→ WHAT THE TASK ASKS
All of the data must be printed exactly; please include every line.

→ INFORMATION PROVIDED
>> START

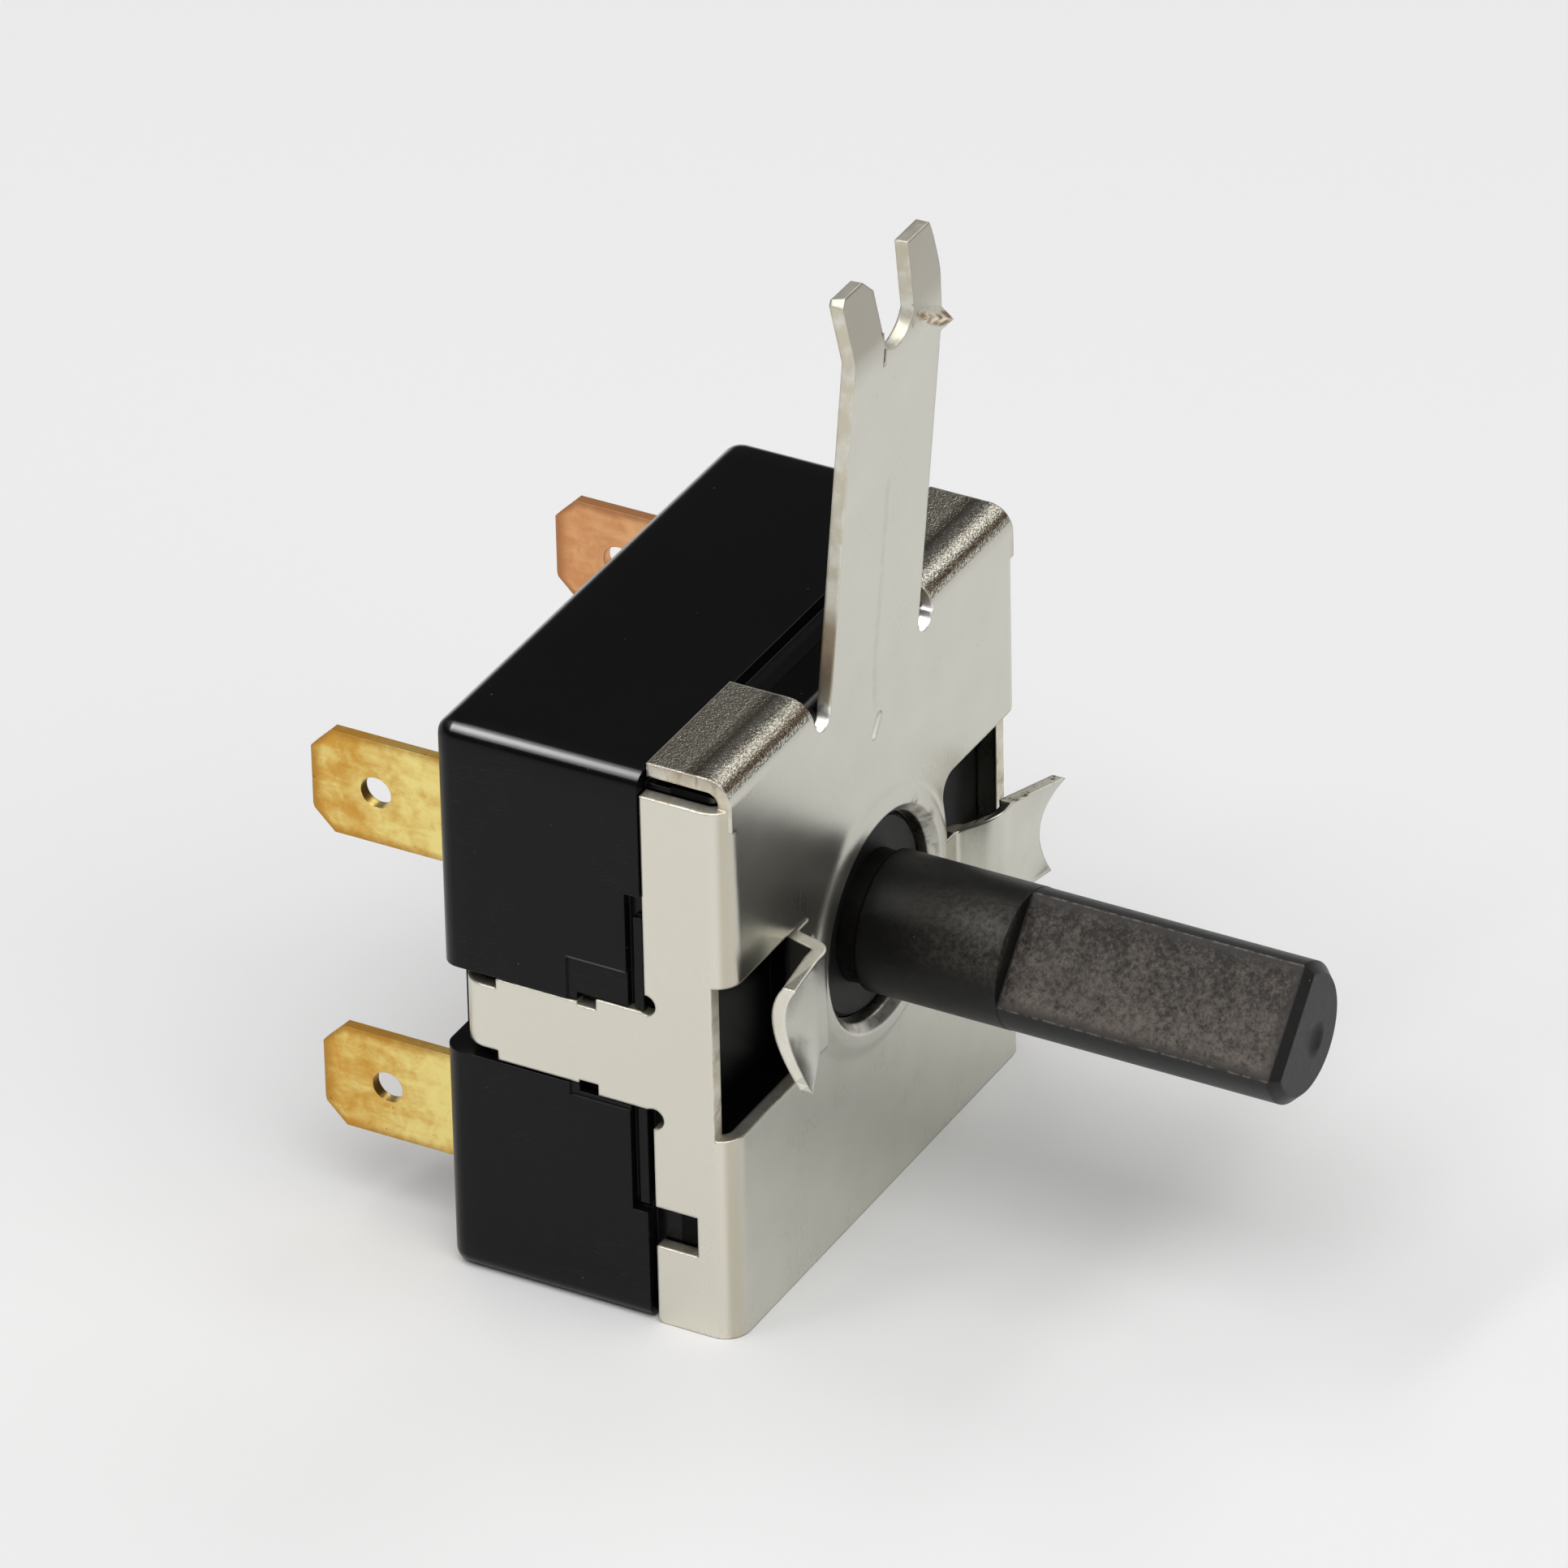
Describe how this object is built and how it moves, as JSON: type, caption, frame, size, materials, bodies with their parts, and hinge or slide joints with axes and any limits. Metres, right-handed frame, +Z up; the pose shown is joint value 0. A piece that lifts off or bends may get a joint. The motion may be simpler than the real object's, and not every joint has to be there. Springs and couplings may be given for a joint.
{
  "type": "rotary switch",
  "caption": "Rotary selector switch in a bent steel twist-lock bracket, with a flatted shaft, a forked tongue and blade terminals on the back.",
  "frame": {"origin": "on the shaft's axis, at the front face of the bracket's plate", "axes": "+X to the right seen from the front, +Y to the back along the shaft's axis, so that the shaft points to -Y, +Z up towards the forked tongue"},
  "size_m": [0.0252, 0.0397, 0.0444],
  "materials": {
    "bracket_steel": "satin",
    "case_plastic": "gloss",
    "cover_plastic": "gloss",
    "index_plastic": "matte",
    "shaft_plastic": "satin",
    "rotor_plastic": "matte",
    "washer_steel": "satin",
    "spring_steel": "satin",
    "ball_steel": "polished",
    "terminal_brass": "satin",
    "terminal_copper": "satin",
    "contact_brass": "satin"
  },
  "bodies": {
    "switch_body": {"mounting_bracket": "bracket_steel", "housing": "case_plastic", "front_cover": "cover_plastic", "index_ring": "index_plastic", "terminal_upper_left": "terminal_brass", "terminal_lower_left": "terminal_brass", "terminal_upper_right": "terminal_copper", "terminal_lower_right": "terminal_copper", "contact_rivet_upper_left": "contact_brass", "contact_rivet_lower_left": "contact_brass", "contact_rivet_upper_right": "contact_brass", "contact_rivet_lower_right": "contact_brass", "thrust_washer": "washer_steel"},
    "rotor_assembly": {"shaft": "shaft_plastic", "rotor": "rotor_plastic", "contact_spring": "spring_steel", "retaining_ring": "spring_steel", "rotor_contact": "contact_brass", "detent_ball_left": "ball_steel", "detent_ball_right": "ball_steel", "detent_spring_left": "spring_steel", "detent_spring_right": "spring_steel"}
  },
  "joints": [
    {"name": "shaft_turn", "type": "hinge", "parent": "switch_body", "child": "rotor_assembly", "pos_m": [0, 0, 0], "axis": [0, 1, 0], "range_deg": [0, 135]}
  ]
}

>> END

→ ANSWER FOR THE TASK
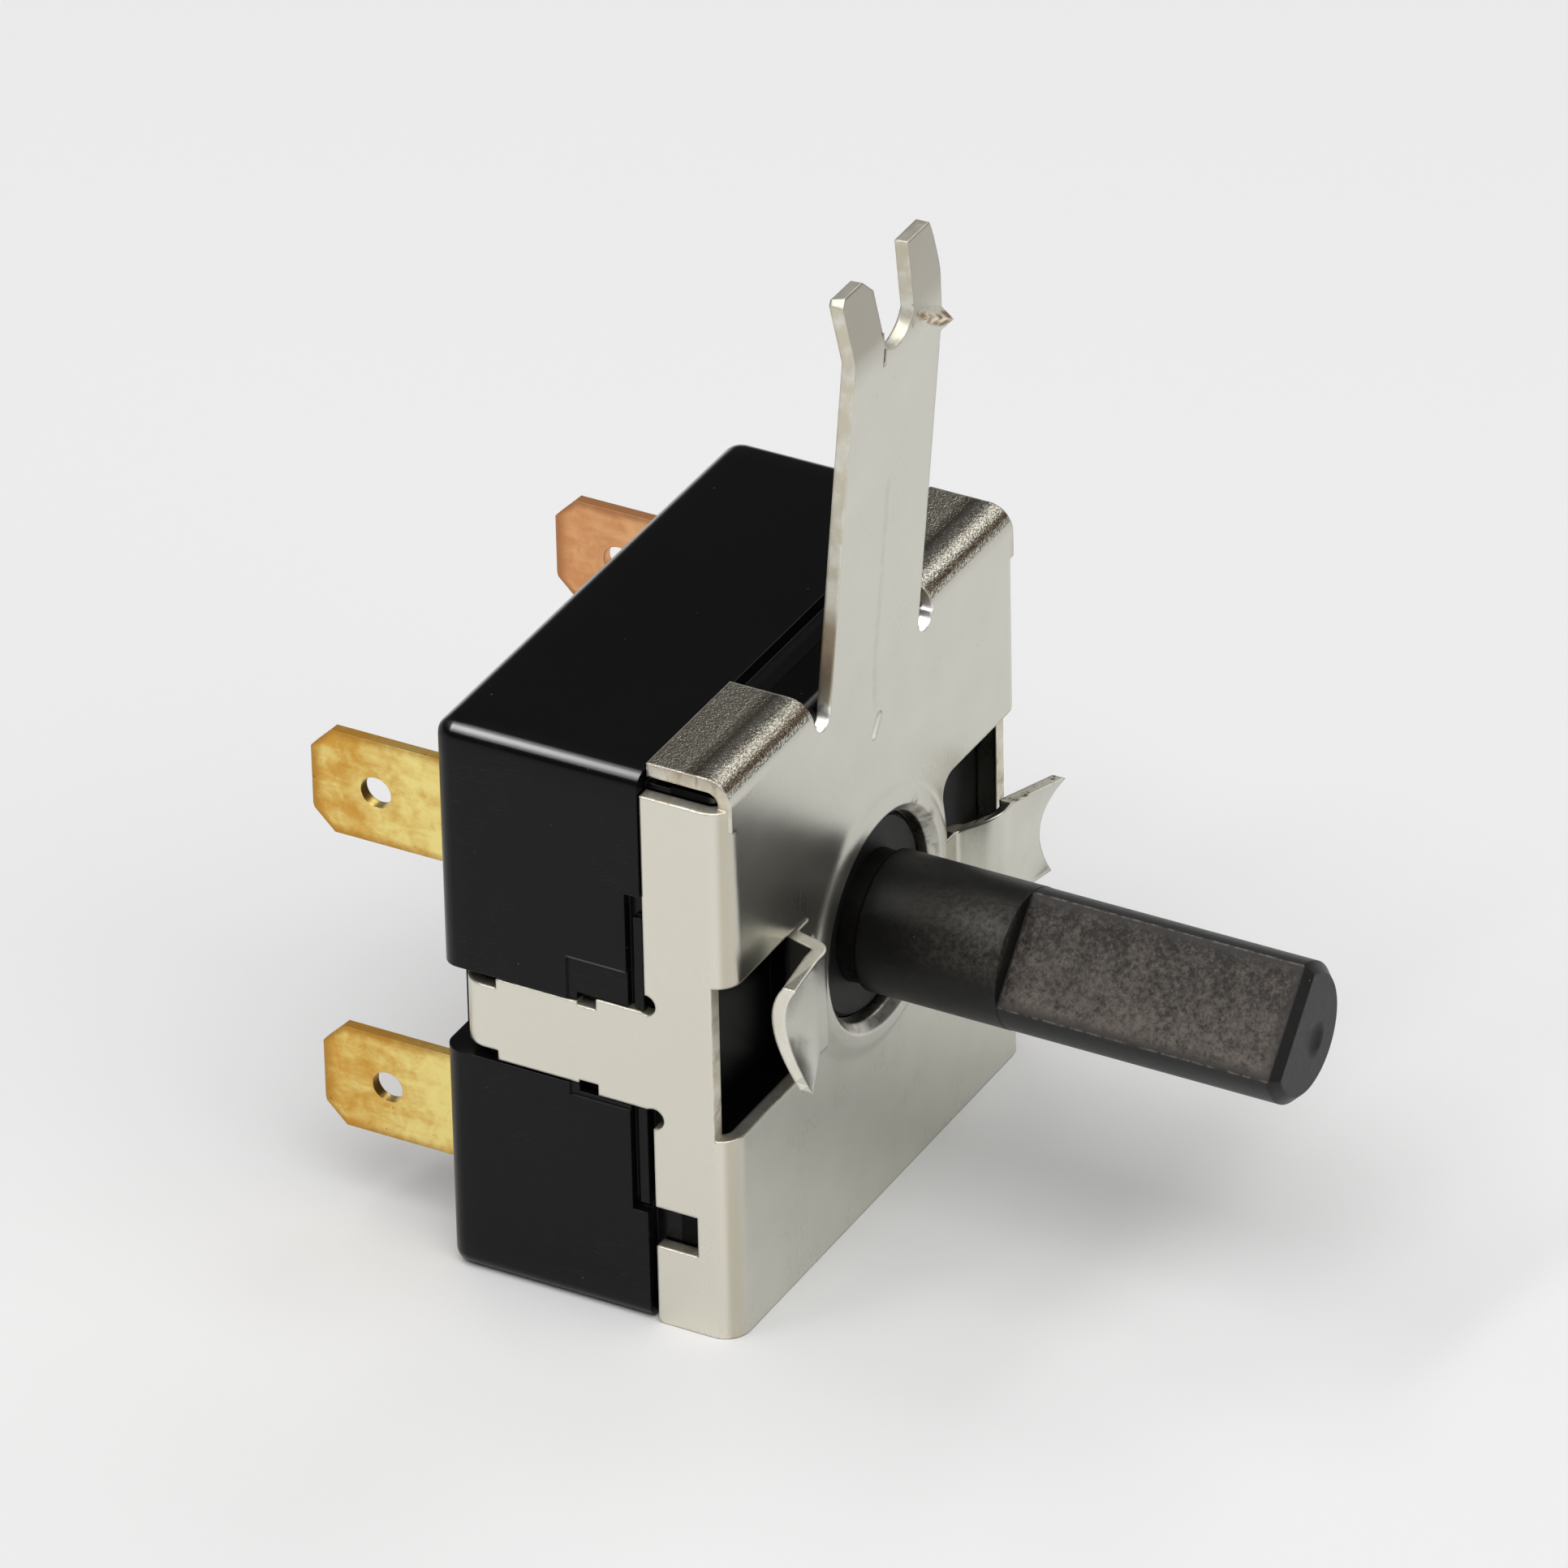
Describe how this object is built and how it moves, as JSON: type, caption, frame, size, materials, bodies with their parts, and hinge or slide joints with axes and any limits. Metres, right-handed frame, +Z up; the pose shown is joint value 0. A piece that lifts off or bends may get a joint. The motion may be simpler than the real object's, and not every joint has to be there. Springs and couplings may be given for a joint.
{
  "type": "rotary switch",
  "caption": "Rotary selector switch in a bent steel twist-lock bracket, with a flatted shaft, a forked tongue and blade terminals on the back.",
  "frame": {"origin": "on the shaft's axis, at the front face of the bracket's plate", "axes": "+X to the right seen from the front, +Y to the back along the shaft's axis, so that the shaft points to -Y, +Z up towards the forked tongue"},
  "size_m": [0.0252, 0.0397, 0.0444],
  "materials": {
    "bracket_steel": "satin",
    "case_plastic": "gloss",
    "cover_plastic": "gloss",
    "index_plastic": "matte",
    "shaft_plastic": "satin",
    "rotor_plastic": "matte",
    "washer_steel": "satin",
    "spring_steel": "satin",
    "ball_steel": "polished",
    "terminal_brass": "satin",
    "terminal_copper": "satin",
    "contact_brass": "satin"
  },
  "bodies": {
    "switch_body": {"mounting_bracket": "bracket_steel", "housing": "case_plastic", "front_cover": "cover_plastic", "index_ring": "index_plastic", "terminal_upper_left": "terminal_brass", "terminal_lower_left": "terminal_brass", "terminal_upper_right": "terminal_copper", "terminal_lower_right": "terminal_copper", "contact_rivet_upper_left": "contact_brass", "contact_rivet_lower_left": "contact_brass", "contact_rivet_upper_right": "contact_brass", "contact_rivet_lower_right": "contact_brass", "thrust_washer": "washer_steel"},
    "rotor_assembly": {"shaft": "shaft_plastic", "rotor": "rotor_plastic", "contact_spring": "spring_steel", "retaining_ring": "spring_steel", "rotor_contact": "contact_brass", "detent_ball_left": "ball_steel", "detent_ball_right": "ball_steel", "detent_spring_left": "spring_steel", "detent_spring_right": "spring_steel"}
  },
  "joints": [
    {"name": "shaft_turn", "type": "hinge", "parent": "switch_body", "child": "rotor_assembly", "pos_m": [0, 0, 0], "axis": [0, 1, 0], "range_deg": [0, 135]}
  ]
}